Your goal: Write out the full listing again, exactly as it stands.

Recorded data:
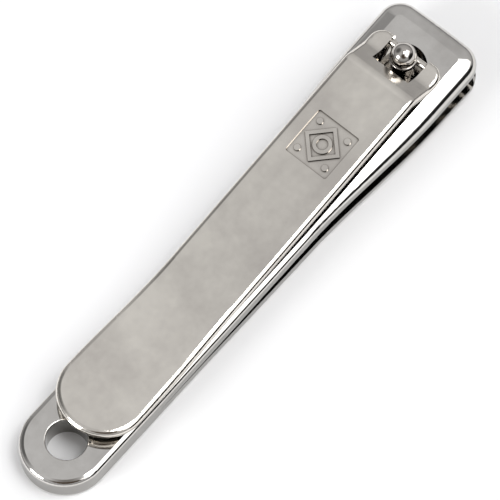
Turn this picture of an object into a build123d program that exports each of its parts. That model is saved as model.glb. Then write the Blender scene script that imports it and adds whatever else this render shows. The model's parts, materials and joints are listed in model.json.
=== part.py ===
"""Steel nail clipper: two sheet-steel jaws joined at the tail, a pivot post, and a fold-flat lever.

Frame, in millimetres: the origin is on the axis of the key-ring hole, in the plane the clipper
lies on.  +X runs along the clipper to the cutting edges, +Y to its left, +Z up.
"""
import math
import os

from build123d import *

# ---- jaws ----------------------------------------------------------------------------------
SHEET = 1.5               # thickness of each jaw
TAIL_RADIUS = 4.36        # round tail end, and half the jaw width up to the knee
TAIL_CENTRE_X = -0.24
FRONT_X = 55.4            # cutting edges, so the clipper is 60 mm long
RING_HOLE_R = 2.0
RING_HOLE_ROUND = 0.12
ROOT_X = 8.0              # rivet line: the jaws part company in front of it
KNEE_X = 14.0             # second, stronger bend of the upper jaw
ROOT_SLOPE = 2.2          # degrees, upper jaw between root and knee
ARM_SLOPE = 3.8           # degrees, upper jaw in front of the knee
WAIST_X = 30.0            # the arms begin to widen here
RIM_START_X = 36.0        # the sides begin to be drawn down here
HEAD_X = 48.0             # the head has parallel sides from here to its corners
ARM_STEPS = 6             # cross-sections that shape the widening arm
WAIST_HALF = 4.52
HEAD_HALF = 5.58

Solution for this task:
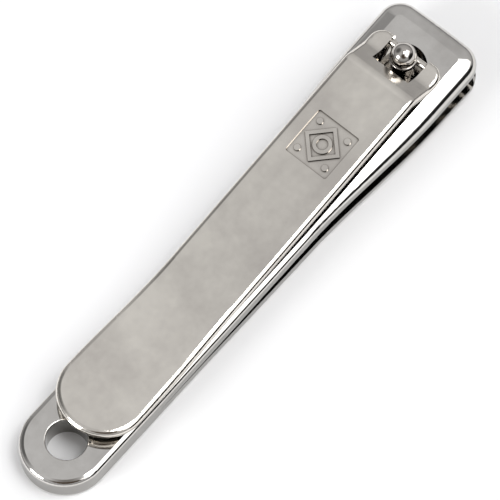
Turn this picture of an object into a build123d program that exports each of its parts. That model is saved as model.glb. Then write the Blender scene script that imports it and adds whatever else this render shows. The model's parts, materials and joints are listed in model.json.
=== part.py ===
"""Steel nail clipper: two sheet-steel jaws joined at the tail, a pivot post, and a fold-flat lever.

Frame, in millimetres: the origin is on the axis of the key-ring hole, in the plane the clipper
lies on.  +X runs along the clipper to the cutting edges, +Y to its left, +Z up.
"""
import math
import os

from build123d import *

# ---- jaws ----------------------------------------------------------------------------------
SHEET = 1.5               # thickness of each jaw
TAIL_RADIUS = 4.36        # round tail end, and half the jaw width up to the knee
TAIL_CENTRE_X = -0.24
FRONT_X = 55.4            # cutting edges, so the clipper is 60 mm long
RING_HOLE_R = 2.0
RING_HOLE_ROUND = 0.12
ROOT_X = 8.0              # rivet line: the jaws part company in front of it
KNEE_X = 14.0             # second, stronger bend of the upper jaw
ROOT_SLOPE = 2.2          # degrees, upper jaw between root and knee
ARM_SLOPE = 3.8           # degrees, upper jaw in front of the knee
WAIST_X = 30.0            # the arms begin to widen here
RIM_START_X = 36.0        # the sides begin to be drawn down here
HEAD_X = 48.0             # the head has parallel sides from here to its corners
ARM_STEPS = 6             # cross-sections that shape the widening arm
WAIST_HALF = 4.52
HEAD_HALF = 5.58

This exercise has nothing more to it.